Green Roofs

Tue, Dec 2, 2008

Building Basics


Green Roofs are rooftop gardens, a sustainable roofing alternative, planted on top of a waterproofing membrane. Green roofs provide excellent energy saving potential and storm water management. They can be used in industrial facilities, residences, office buildings and other commercial properties. They are aesthetically pleasing and highly functional.

Benefits of Green Roofs

Green roofs are an attractive roofing option as well as for maintaining ecological balance. They assimilate large amounts of rainwater thereby reducing the load on sewage systems. These gardens lessen air pollution, collect airborne particulates and store carbon. They insulate the building by keeping the interior cool in summer. With less solar energy reaching the roof substrate, the life of the roof is extended as the damage caused by UV radiation and daily temperature fluctuations is reduced.

Types of Green Roofs

There are two types intensive and extensive. Intensive green roofs have a soil depth of 8 inches to 4 feet. These are designed like a park with elaborate planting. They are planted over concrete roof decks to withstand weight requirements.

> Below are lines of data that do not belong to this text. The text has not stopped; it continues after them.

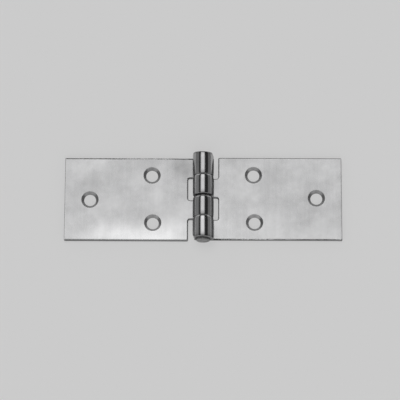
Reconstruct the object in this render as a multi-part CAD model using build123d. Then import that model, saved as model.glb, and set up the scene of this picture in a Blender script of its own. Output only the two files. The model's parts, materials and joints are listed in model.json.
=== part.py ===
from build123d import *
import math
import os

# Rolled strap hinge, open flat, lying on its backs.
# The pin axis runs along Y. The left leaf reaches to -X, the right leaf to +X, and the barrel stands
# proud on the +Z side. The origin is on the backs' plane, below the middle of the barrel.
# All lengths are in millimetres.

# Leaf plate
LEAF_WIDTH = 40.0            # along the pin
OPEN_LENGTH = 129.0          # across both leaves, open flat
SHEET = 1.6                  # sheet thickness
LEAF_CORNER_R = 0.5          # outline corners of the plate
NOTCH_EDGE = 7.0             # pin axis to the plate's edge, in the notches beside the knuckles
NOTCH_CORNER_R = 0.8         # where a knuckle's neck meets the plate

# Screw holes of one leaf: a pair near the barrel, punched a little askew, and a single one near
# the end. Each is (pin axis to hole, place along the pin), outer knuckle's side first.
HOLES = [(23.9, 11.6), (23.4, -11.4), (52.7, -0.3)]
HOLE_R = 2.75
SINK_R = 3.95                # countersink at the front face
SINK_HALF_ANGLE = 45.0

# Barrel
KNUCKLES = 4
KNUCKLE_PITCH = LEAF_WIDTH / KNUCKLES
KNUCKLE_GAP = 0.6            # pitch less knuckle length
END_PLAY = 0.5               # the right leaf sits this much further along +Y than the left
PIN_R = 3.25
PIN_CLEARANCE = 0.08         # radial, pin to knuckle
BORE_R = PIN_R + PIN_CLEARANCE
BARREL_R = BORE_R + SHEET
SEAM_GAP = 0.25              # from the rolled-in end to the leaf's front face

# Outer end of the outer knuckle, which reaches past the plate's edge, further on the left leaf
LEFT_OVERHANG = 1.2          # at the barrel's top
RIGHT_OVERHANG = 0.5
OVERHANG_SKEW = 0.4          # more on the seam side and less on the other, as rolled
NECK_BEVEL_HEIGHT = 2.0      # the overhang runs down to nothing at the back over this height
CRIMP_DEPTH = 1.1            # flat pressed on the side away from the leaf, to hold the pin
CRIMP_LENGTH = 1.7

# Pin, whose ends stand proud of both outer knuckles
PIN_LENGTH = 42.8
PIN_CHAMFER = 0.4

LEAF_END = OPEN_LENGTH / 2
HALF_WIDTH = LEAF_WIDTH / 2
SEAM_ANGLE = 180 - math.degrees(math.asin((SHEET + SEAM_GAP) / BARREL_R - 1))
REACH = 4 * BARREL_R         # larger than the barrel, for cutting blocks
CUT_PAST = 0.5               # how far a cutter runs past the face it starts from
NEAR = 0.01                  # tolerance for finding corners by their place


def knuckle_spans():
    """The left leaf's two knuckles along Y, outer one first: (low, high) at mid play."""
    half_gap = KNUCKLE_GAP / 2
    outer = (HALF_WIDTH - KNUCKLE_PITCH + half_gap, HALF_WIDTH)
    inner = (-KNUCKLE_PITCH + half_gap, -half_gap)
    return [outer, inner]


def plate():
    """Flat part of the left leaf: the plate, and each knuckle's neck up to below the pin axis."""
    (outer_low, outer_high), (inner_low, inner_high) = knuckle_spans()
    outline = Polyline(
        (-LEAF_END, -HALF_WIDTH),
        (-NOTCH_EDGE, -HALF_WIDTH),
        (-NOTCH_EDGE, inner_low),
        (0, inner_low),
        (0, inner_high),
        (-NOTCH_EDGE, inner_high),
        (-NOTCH_EDGE, outer_low),
        (0, outer_low),
        (0, outer_high),
        (-LEAF_END, HALF_WIDTH),
        close=True,
    )
    flat = make_face(outline)
    inside = HALF_WIDTH - NEAR
    at_notch = [v for v in flat.vertices() if abs(v.X + NOTCH_EDGE) < NEAR and abs(v.Y) < inside]
    flat = fillet(at_notch, NOTCH_CORNER_R)
    corners = [v for v in flat.vertices() if v.X < NEAR - NOTCH_EDGE and abs(v.Y) > inside]
    flat = fillet(corners, LEAF_CORNER_R)
    return extrude(flat, SHEET)


def ring_point(radius, angle):
    """A point of the barrel's section in the XZ plane, its angle counted from +X towards +Z."""
    turned = math.radians(angle)
    return (radius * math.cos(turned), 0, BARREL_R + radius * math.sin(turned))


def curl(low, high):
    """Rolled part of one knuckle: from below the pin, round the far side and over, to the seam."""
    bottom, half_way = -90, (SEAM_ANGLE - 90) / 2
    outside = ThreePointArc(
        ring_point(BARREL_R, bottom), ring_point(BARREL_R, half_way), ring_point(BARREL_R, SEAM_ANGLE)
    )
    inside = ThreePointArc(
        ring_point(BORE_R, SEAM_ANGLE), ring_point(BORE_R, half_way), ring_point(BORE_R, bottom)
    )
    rim = [
        outside,
        Line(outside @ 1, inside @ 0),
        inside,
        Line(inside @ 1, outside @ 0),
    ]
    section = make_face(rim)
    solid = extrude(section, high - low, dir=(0, 1, 0))
    return Pos(0, low, 0) * solid


def outer_curl(low, overhang):
    """The outer knuckle: its end overhangs the plate's edge, out of square, bevelled and crimped."""
    solid = curl(low, HALF_WIDTH + overhang + OVERHANG_SKEW + CUT_PAST)
    skew = math.degrees(math.atan2(OVERHANG_SKEW, BARREL_R))
    end = Pos(0, HALF_WIDTH + overhang, BARREL_R) * Rot(0, 0, -skew) * Pos(0, REACH / 2, 0)
    solid -= end * Box(REACH, REACH, REACH)
    slope = math.degrees(math.atan2(overhang, NECK_BEVEL_HEIGHT))
    below = Pos(0, HALF_WIDTH, 0) * Rot(-slope, 0, 0) * Pos(0, REACH / 2, -REACH / 2)
    solid -= below * Box(REACH, REACH, REACH)
    lean = math.degrees(math.atan2(CRIMP_DEPTH, CRIMP_LENGTH))
    crimp_edge = Pos(BARREL_R, HALF_WIDTH + overhang - CRIMP_LENGTH, BARREL_R)
    solid -= crimp_edge * Rot(0, 0, lean) * Pos(REACH / 2, 0, 0) * Box(REACH, REACH, REACH)
    return solid


def screw_hole(x, y):
    """Cutter of one countersunk screw hole, sunk from the front face."""
    depth = (SINK_R - HOLE_R) / math.tan(math.radians(SINK_HALF_ANGLE))
    drill = Cylinder(HOLE_R, 2 * (SHEET + CUT_PAST))
    sink_top = SINK_R + CUT_PAST * math.tan(math.radians(SINK_HALF_ANGLE))
    sink = Pos(0, 0, SHEET + (CUT_PAST - depth) / 2) * Cone(HOLE_R, sink_top, depth + CUT_PAST)
    return Pos(x, y, 0) * (drill + sink)


def leaf(overhang):
    """One leaf, as the left one, at mid play."""
    outer, inner = knuckle_spans()
    solid = plate() + outer_curl(outer[0], overhang) + curl(*inner)
    for from_axis, along in HOLES:
        solid -= screw_hole(-from_axis, along)
    return solid


def pin():
    """The pin, with chamfered ends."""
    rod = Rot(90, 0, 0) * Cylinder(PIN_R, PIN_LENGTH)
    rod = chamfer(rod.edges().filter_by(GeomType.CIRCLE), PIN_CHAMFER)
    return Pos(0, 0, BARREL_R) * rod


def write(node, solid):
    export_step(solid, os.path.join("parts", node + ".step"))
    print(node, "solids", len(solid.solids()), "volume", round(solid.volume, 1), "valid", solid.is_valid)


os.makedirs("parts", exist_ok=True)
write("left_leaf", Pos(0, -END_PLAY / 2, 0) * leaf(LEFT_OVERHANG))
write("right_leaf", Rot(0, 0, 180) * Pos(0, -END_PLAY / 2, 0) * leaf(RIGHT_OVERHANG))
write("pin", pin())
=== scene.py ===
import json
import math

import bmesh
import bpy
from mathutils import Matrix, Vector, noise


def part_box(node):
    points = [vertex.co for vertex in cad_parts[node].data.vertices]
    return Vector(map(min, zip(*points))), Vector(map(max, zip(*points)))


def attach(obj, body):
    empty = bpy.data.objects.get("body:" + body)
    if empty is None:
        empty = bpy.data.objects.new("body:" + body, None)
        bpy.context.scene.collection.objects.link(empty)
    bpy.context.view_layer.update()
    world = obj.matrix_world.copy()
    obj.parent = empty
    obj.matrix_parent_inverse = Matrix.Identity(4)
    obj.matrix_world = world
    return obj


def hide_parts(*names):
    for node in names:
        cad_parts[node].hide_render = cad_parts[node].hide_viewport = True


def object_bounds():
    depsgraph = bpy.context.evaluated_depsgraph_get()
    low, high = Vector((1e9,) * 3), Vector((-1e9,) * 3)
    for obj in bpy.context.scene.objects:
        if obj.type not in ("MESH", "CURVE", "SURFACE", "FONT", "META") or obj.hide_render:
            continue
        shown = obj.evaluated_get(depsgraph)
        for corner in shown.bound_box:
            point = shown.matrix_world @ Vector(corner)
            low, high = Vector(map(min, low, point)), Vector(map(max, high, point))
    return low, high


# A rolled strap hinge in bright zinc plate, open flat on a pale floor. Lengths are in metres.
# Each leaf is made as the real one is: a flat blank with its holes and softened edges, in
# coordinates u (along the sheet, 0 below the pin), v (along the pin) and w (height above the
# back), whose strips past u = 0 are then rolled round the pin.

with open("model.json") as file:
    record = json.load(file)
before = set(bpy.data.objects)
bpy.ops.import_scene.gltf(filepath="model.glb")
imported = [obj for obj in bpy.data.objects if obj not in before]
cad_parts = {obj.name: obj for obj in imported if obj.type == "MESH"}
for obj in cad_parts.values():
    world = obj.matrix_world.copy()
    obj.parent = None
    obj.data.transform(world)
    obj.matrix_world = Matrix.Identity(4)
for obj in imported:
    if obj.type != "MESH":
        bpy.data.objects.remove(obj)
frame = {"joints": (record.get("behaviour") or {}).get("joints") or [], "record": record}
cad_low, cad_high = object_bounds()
mounts = {mount["name"]: mount for mount in frame["record"]["mounts"]}

MM = 0.001
AXIS_Z = frame["joints"][0]["pos_m"][2]
BARREL_R = AXIS_Z            # the barrel reaches down to the backs' plane

# The blank
LEAF_END = cad_high.x
HALF_WIDTH = 20.0 * MM
SHEET = 1.6 * MM
NOTCH_EDGE = 7.0 * MM
NOTCH_CORNER_R = 0.8 * MM
PLATE_CORNER_R = 0.5 * MM
KNUCKLE_PITCH = HALF_WIDTH / 2
KNUCKLE_GAP = 0.6 * MM       # pitch less knuckle length
OUTER_SPAN = (HALF_WIDTH - KNUCKLE_PITCH + KNUCKLE_GAP / 2, HALF_WIDTH)
INNER_SPAN = (KNUCKLE_GAP / 2 - KNUCKLE_PITCH, -KNUCKLE_GAP / 2)
KNUCKLE_SPANS = (OUTER_SPAN, INNER_SPAN)       # where the leaf's two knuckles are along v
SIDE_EDGE_R = 0.55 * MM      # stamped front edges of the outline's long sides and notches
END_EDGE_R = 0.2 * MM        # sheared front edge of the outer end
BACK_EDGE_R = 0.25 * MM
HOLE_EDGE_R = 0.1 * MM

# Screw holes, in the leaf's own u and v
SHIFT_Y = mounts["left_back"]["pos_m"][1]      # half the end play, off the middle
SCREWS = [mounts["left_" + place + "_screw"] for place in ("outer", "inner", "end")]
HOLES = [(screw["pos_m"][0], screw["pos_m"][1] - SHIFT_Y) for screw in SCREWS]
HOLE_R = SCREWS[0]["dims"]["r_mm"] * MM
HOLE_LAND = SCREWS[0]["dims"]["length_mm"] * MM
SINK_R = HOLE_R + SHEET - HOLE_LAND

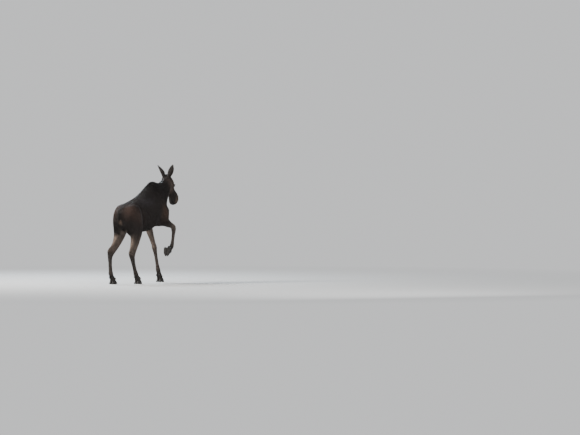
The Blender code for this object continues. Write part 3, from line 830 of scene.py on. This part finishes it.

Extensive green roofs are lighter in weight. Their soil depth is 3 inches to 7 inches. Extensive green roofs are installed over various roof decks.

Cost versus long-term savings

It costs about $8 per square foot to build an extensive green roof. The traditional built-up roofs cost about $1.25 to $1.5 per square foot. The high up-front cost of green roofs is attributed to the cost of material and labor. As the demand rises the costs will likely decrease. However, the savings gained through green roofs in energy costs in summer, storm water infrastructure investment and extended life of the roof far exceed the up-front costs.

Green Roof Chicago’s City Hall

The 20,300 square foot semi-extensive green roof of City of Chicago has 20,000 herbaceous plants, 40 vines and two trees. The roof drinks 60% of the dirty rainwater. The green roof saves $5,000 a year on utility bills.